Imagine a scenario where the US government banned all private imports of electronics. The only way to get a laptop would be through a shadowy government agency. Would that agency get weaker? No. They would become the most powerful entity in the country. They would set the prices, pick the winners, and tax every transaction.
That is the Iranian economy. Sanctions have created a "Smuggler’s Premium" that flows directly into the pockets of the very people we are trying to oust. We are effectively subsidizing the IRGC’s internal security budget by making their black-market monopolies more profitable.
The Kinetic Obsession
Military planners and "insiders" often frame regime change as a choice between a full-scale invasion or a series of surgical strikes. This is 1940s thinking applied to a digital-age problem.
Surgical strikes against nuclear facilities or military bases are performative. They provide a "mission accomplished" photo op but do nothing to erode the structural integrity of the regime. In fact, they provide the Supreme Leader with exactly what he needs: an external enemy to justify internal crackdowns.
True disruption doesn't happen with a Tomahawk missile. It happens through the systematic decapitation of the regime's financial architecture. Not "sanctions" that hurt the person buying bread, but the technical isolation of the specific accounts and shadow companies that handle the IRGC’s wealth.
The US Treasury is more powerful than the US Air Force in this theater, but we refuse to use it with precision because it would require us to call out "allies" in Dubai, Turkey, and Central Asia who facilitate these money flows. We prioritize diplomatic niceties over actual results.
The Ghost of 1953
Every time someone mentions regime change, the "intelligence experts" bring up Operation Ajax and the 1953 coup. They use it as a cautionary tale to say, "We shouldn't interfere because of the blowback."
This is a logical fallacy. Avoiding the mistakes of the past does not mean doing nothing; it means doing something smarter. The failure of 1953 wasn't that the US intervened; it was that the US intervened to install a monarch for short-term oil interests rather than supporting a sustainable, decentralized power structure.
The modern "insider" uses 1953 as a shield to hide their own lack of imagination. They argue that any change must come "from within," while simultaneously ignoring the fact that the regime uses every tool of modern technology—much of it bought from Western or Chinese firms—to ensure that "from within" is a physical impossibility.

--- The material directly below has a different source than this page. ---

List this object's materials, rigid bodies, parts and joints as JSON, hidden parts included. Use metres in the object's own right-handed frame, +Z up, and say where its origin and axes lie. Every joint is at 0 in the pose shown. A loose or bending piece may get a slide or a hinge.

The Decentralization Strategy
If you want to disrupt the Iranian status quo, stop looking for a "General MacArthur" or a "Cyrus the Great" figure to lead a revolution. Centralized revolutions are easy to crush. You just kill the leader.
The future of regime disruption is decentralized.
- Starve the IRGC, Feed the People: Instead of broad sanctions, we should be flooding the Iranian market with decentralized communication tools. Not just VPNs, but hardware. Satellite internet that doesn't require a government-approved ISP.
- Financial Asymmetry: Support the adoption of stablecoins and decentralized finance (DeFi) within Iran. When the regime can't control the flow of money between citizens, they lose their primary lever of control. If a merchant in Isfahan can trade with a supplier in Berlin without the IRGC taking a 30% cut through a "charitable bonyad," the regime’s foundation starts to crack.
- The Information War is Not Propaganda: It’s transparency. The West spends millions on "Radio Free" style broadcasts that Iranians ignore. Instead, we should be leaking the bank statements of the ruling elite. Show the kid in Tehran, who is struggling to buy eggs, the Instagram photos of the "Aghazadeh" (the children of the elite) partying in London and Vancouver on stolen oil money.
[Image comparing the wealth of the Iranian elite's children abroad vs. the average Iranian citizen's purchasing power]
The Fear of What Comes After
The most "sophisticated" argument against regime change is the fear of a power vacuum. "Look at Libya," they say. "Look at Iraq."
This is a false equivalence. Iran is not a colonial invention with arbitrary borders. It is a nation with a 2,500-year history, a highly educated population, and a sophisticated civil society that is currently being suffocated. To suggest that Iranians are incapable of self-governance without a mullah’s boot on their neck is not "nuanced" intelligence—it is a soft form of bigotry.
The risk of a "messy" transition is real. But the cost of the current "stability" is the ongoing funding of global terrorism, the nuclearization of the Middle East, and the systematic execution of Iranian dissidents. We are trading a potential future problem for a definite present disaster.
The Real Hard Truth
Regime change in Iran isn't "harder than we think." It’s simpler than we admit, but we lack the stomach for the specific kind of fight it requires.
It requires us to stop treating the Islamic Republic like a country and start treating it like a cartel. It requires us to sanction the banks in "friendly" nations that launder the IRGC’s money. It requires us to stop hoping for a "moderate" savior to emerge from within a system designed to murder moderates.
The "experts" want you to believe it’s a Gordian knot that can never be untied. They want to keep their consulting gigs and their "insider" status by maintaining the mystery.
The knot isn't the problem. The hands trying to untie it are.
We don't need a war. We don't need another CIA-sponsored coup. We need to stop providing the economic and diplomatic floor that keeps the regime from falling under the weight of its own corruption.
Stop holding them up, and they will fall.
Don't ask if the Iranian people are ready. Ask if we are.